Routing and Sorting Via Matchings On Graphs

The paper is divided in to two parts. In the first part we present some new results for the \textit{routing via matching} model introduced by Alon et al\cite{5}. This model can be viewed as a communication scheme on a distributed network. The nodes in the network can communicate via matchings (a step), where a node exchanges data with its partner. Formally, given a connected graph $G$ with vertices labeled from $[1,...,n]$ and a permutation $\pi$ giving the destination of pebbles on the vertices the problem is to find a minimum step routing scheme. This is denoted as the routing time $rt(G,\pi)$ of $G$ given $\pi$. In this paper we present the following new results, which answer one of the open problems posed in \cite{5}: 1) Determining whether $rt(G,\pi)$ is $\le 2$ can be done in $O(n^{2.5})$ deterministic time for any arbitrary connected graph $G$. 2) Determining whether $rt(G,\pi)$ is $\le k$ for any $k \ge 3$ is NP-Complete. In the second part we study a related property of graphs, which measures how easy it is to design sorting networks using only the edges of a given graph.
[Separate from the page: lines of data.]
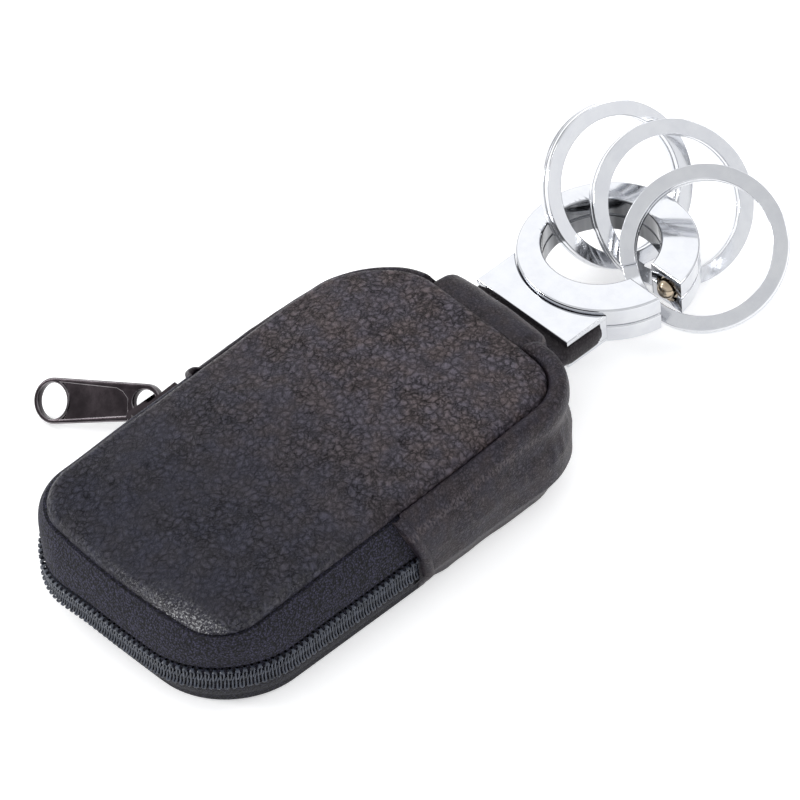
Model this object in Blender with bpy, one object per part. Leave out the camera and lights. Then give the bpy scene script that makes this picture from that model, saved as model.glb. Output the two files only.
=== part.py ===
"""A zip key wallet: a padded leather case, a strap, a metal C-ring and three split key rings.

The case rests on its bottom cover. +X is the case's right side, +Y points from the case
to the key rings and +Z is up. The origin is on the resting plane under the case, where
the leather gusset ends and the zip begins. All lengths are in metres.
"""

import math

import bmesh
import bpy
from mathutils import Matrix, Vector

# Case, plan sizes. Each outline is half a width, a front and a rear edge, the corner
# radii there, and how far the front and rear edges bow outwards.
SEAM_HALF_WIDTH = 0.0210
SEAM_FRONT = 0.0330
SEAM_REAR = 0.0328
SEAM_FRONT_RADIUS = 0.0064
SEAM_REAR_RADIUS = 0.0060
SEAM_FRONT_BOW = 0.0018
SEAM_REAR_BOW = 0.0014
ZIP_HALF_WIDTH = 0.0232
ZIP_FRONT = 0.0362
ZIP_REAR = 0.0358
ZIP_FRONT_RADIUS = 0.0150
ZIP_REAR_RADIUS = 0.0100
ZIP_FRONT_BOW = 0.0010
ZIP_REAR_BOW = 0.0006
BASE_HALF_WIDTH = 0.0221
BASE_FRONT = 0.0348
BASE_REAR = 0.0345
BASE_FRONT_RADIUS = 0.0138
BASE_REAR_RADIUS = 0.0095
BASE_BOW = 0.0006

# Case, heights above the resting plane.
BASE_SEAM_HEIGHT = 0.0016
ZIP_LOW = 0.0049
ZIP_HIGH = 0.0099
SEAM_HEIGHT_FRONT = 0.0151
SEAM_HEIGHT_REAR = 0.0177

# Steps along the outlines.
SIDE_STEPS = 5
CORNER_STEPS = 7
END_STEPS = 8

# Leather, lining and padding.
LEATHER = 0.0012
SOFT_GAP = 0.0003
CUT_OVERRUN = 0.0020
PANEL_EDGE_RISE = 0.0017
PANEL_EDGE_RADIUS = 0.0018
PANEL_DOME = 0.0015
PANEL_RIM_DEPTH = 0.0003
FLEX_GAP = 0.0004
FLEX_LINE_Y = 0.0006
LINING = 0.0005
PADDING_INSET = 0.0022
PADDING_EDGE = 0.0008
BOARD = 0.0008
BOARD_INSET = 0.0014
BASE_CORNER = 0.0014

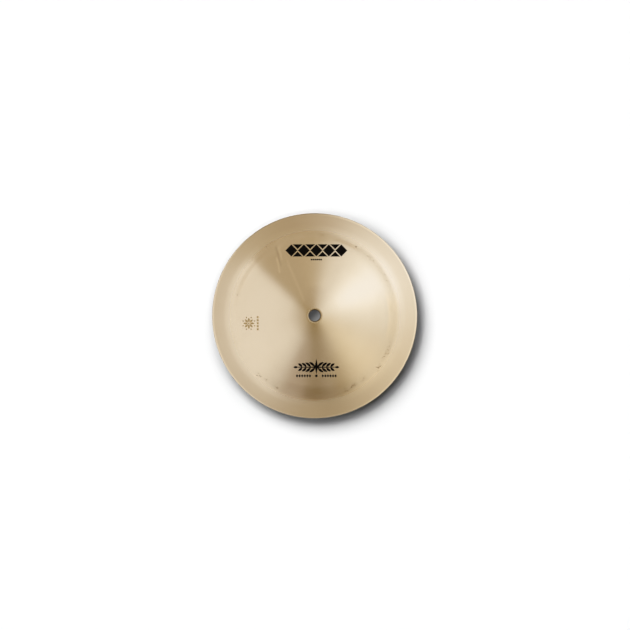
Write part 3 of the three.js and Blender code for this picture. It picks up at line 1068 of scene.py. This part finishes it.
class BELL_OT_prints(bpy.types.Operator):
    """Print the ornaments on the outer face"""

    bl_idname = "bell_cymbal.prints"
    bl_label = "Printed Ornaments"

    def execute(self, context):
        scene = context.scene
        prints = scene.print_sizes
        black = ink_material("black ink", prints.ink, roughness=0.6, gloss=0.03)
        brown = ink_material("brown stamp ink", prints.stamp_ink, roughness=0.5, gloss=0.5)
        up, down = math.pi / 2, -math.pi / 2
        print_object("upper_print", upper_band(prints), prints.band_radius, up, black, scene)
        print_object("lower_print", lower_spray(prints), prints.spray_radius, down, black, scene)
        print_object("side_stamp", side_rosette(), prints.rosette_radius, prints.rosette_angle, brown, scene)
        return {"FINISHED"}


class BELL_OT_studio(bpy.types.Operator):
    """Set up the table, the light and the camera"""

    bl_idname = "bell_cymbal.studio"
    bl_label = "Table, Light and Camera"

    def execute(self, context):
        scene = context.scene
        studio, sizes = scene.studio_settings, scene.bell_sizes
        rim = sizes.rim_diameter / 2
        add_camera(scene, studio, rim)
        add_table(studio, rim, sizes.hole_diameter / 2)
        add_lamps(studio)
        studio_world(studio.room_light)
        scene.view_settings.view_transform = "Standard"
        return {"FINISHED"}


class BELL_PT_panel(bpy.types.Panel):
    """Lists the steps and their sizes"""

    bl_label = "Bell Cymbal"
    bl_idname = "BELL_PT_panel"
    bl_space_type = "VIEW_3D"
    bl_region_type = "UI"
    bl_category = "Bell Cymbal"

    def draw(self, context):
        scene = context.scene
        for operator, settings in (
            (BELL_OT_bronze, (scene.bell_sizes, scene.bronze_finish)),
            (BELL_OT_prints, (scene.print_sizes,)),
            (BELL_OT_studio, (scene.studio_settings,)),
        ):
            self.layout.operator(operator.bl_idname)
            box = self.layout.box()
            for group in settings:
                for name in group.__annotations__:
                    box.prop(group, name)


SETTINGS = {
    "bell_sizes": BellSizes,
    "bronze_finish": BronzeFinish,
    "print_sizes": PrintSizes,
    "studio_settings": StudioSettings,
}
CLASSES = (*SETTINGS.values(), BELL_OT_bronze, BELL_OT_prints, BELL_OT_studio, BELL_PT_panel)


def register():
    """Makes the operators, the panel and the settings known, with the settings kept on the scene."""
    for one in CLASSES:
        bpy.utils.register_class(one)
    for name, kind in SETTINGS.items():
        setattr(bpy.types.Scene, name, PointerProperty(type=kind))


def unregister():
    """Takes them away again."""
    for name in SETTINGS:
        delattr(bpy.types.Scene, name)
    for one in reversed(CLASSES):
        bpy.utils.unregister_class(one)


def main():
    """Builds the bell, its prints and the studio."""
    register()
    bpy.ops.bell_cymbal.bronze()
    bpy.ops.bell_cymbal.prints()
    bpy.ops.bell_cymbal.studio()


if __name__ == "__main__":
    main()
Informally, \textit{sorting number} of a graph is the minimum depth sorting network that only uses edges of the graph. Many of the classical results on sorting networks can be represented in this framework. We show that a tree with maximum degree $\Delta$ can accommodate a $O(\min(n\Delta^2,n2))$ depth sorting network. Additionally, we give two instance of trees for which this bound is tight.